Reproduce the listing verbatim.
((
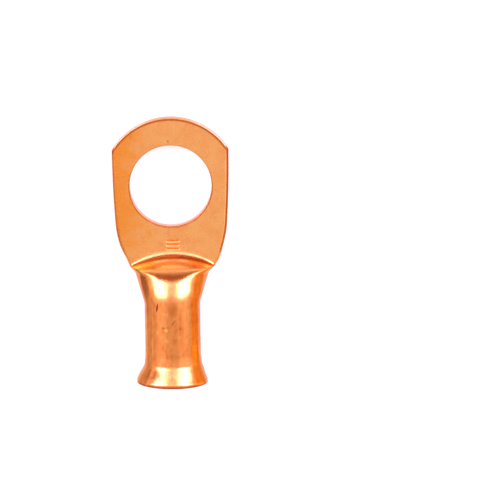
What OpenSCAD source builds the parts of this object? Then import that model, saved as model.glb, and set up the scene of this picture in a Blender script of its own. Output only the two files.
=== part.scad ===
// Copper cable lug, formed from one length of seamless tube.
//
// One end of the tube is belled out to guide the conductor in. The other is
// pressed flat into a palm, cut round at its end and punched for a stud.
//
// Frame: the origin is the centre of the stud hole on the palm's contact
// face, the underside. +Z runs up through the stud hole, +Y towards the
// palm's round end, and the barrel lies along -Y. Stations along the lug are
// "back" distances, measured from the stud hole along -Y.

/* [Stud hole] */
// Diameter of the stud hole, which clears a 1/2 in or M12 stud
stud_hole_d = 13.2; // [12.8:0.1:14.4]

/* [Palm] */
// Width of the palm across its corners
palm_w = 18.9; // [18:0.1:21]
// Thickness of the palm, two tube walls pressed together
palm_t = 2.2; // [1.8:0.1:2.4]
// Radius of the round end about the stud hole
tip_r = 11.1; // [10.8:0.1:12.4]
// Rounding of the two corners where the round end meets the sides
corner_r = 0.55; // [0.3:0.05:1]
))
> **Expected answer**
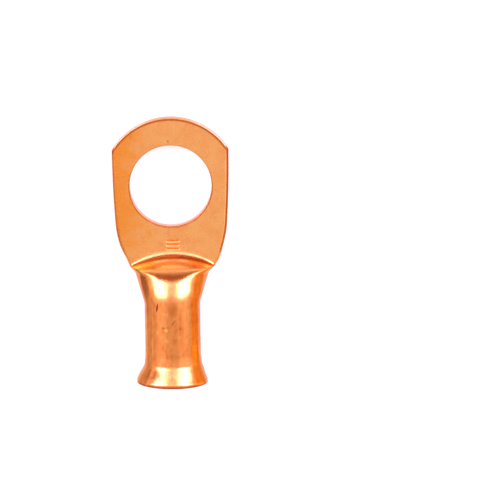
What OpenSCAD source builds the parts of this object? Then import that model, saved as model.glb, and set up the scene of this picture in a Blender script of its own. Output only the two files.
=== part.scad ===
// Copper cable lug, formed from one length of seamless tube.
//
// One end of the tube is belled out to guide the conductor in. The other is
// pressed flat into a palm, cut round at its end and punched for a stud.
//
// Frame: the origin is the centre of the stud hole on the palm's contact
// face, the underside. +Z runs up through the stud hole, +Y towards the
// palm's round end, and the barrel lies along -Y. Stations along the lug are
// "back" distances, measured from the stud hole along -Y.

/* [Stud hole] */
// Diameter of the stud hole, which clears a 1/2 in or M12 stud
stud_hole_d = 13.2; // [12.8:0.1:14.4]

/* [Palm] */
// Width of the palm across its corners
palm_w = 18.9; // [18:0.1:21]
// Thickness of the palm, two tube walls pressed together
palm_t = 2.2; // [1.8:0.1:2.4]
// Radius of the round end about the stud hole
tip_r = 11.1; // [10.8:0.1:12.4]
// Rounding of the two corners where the round end meets the sides
corner_r = 0.55; // [0.3:0.05:1]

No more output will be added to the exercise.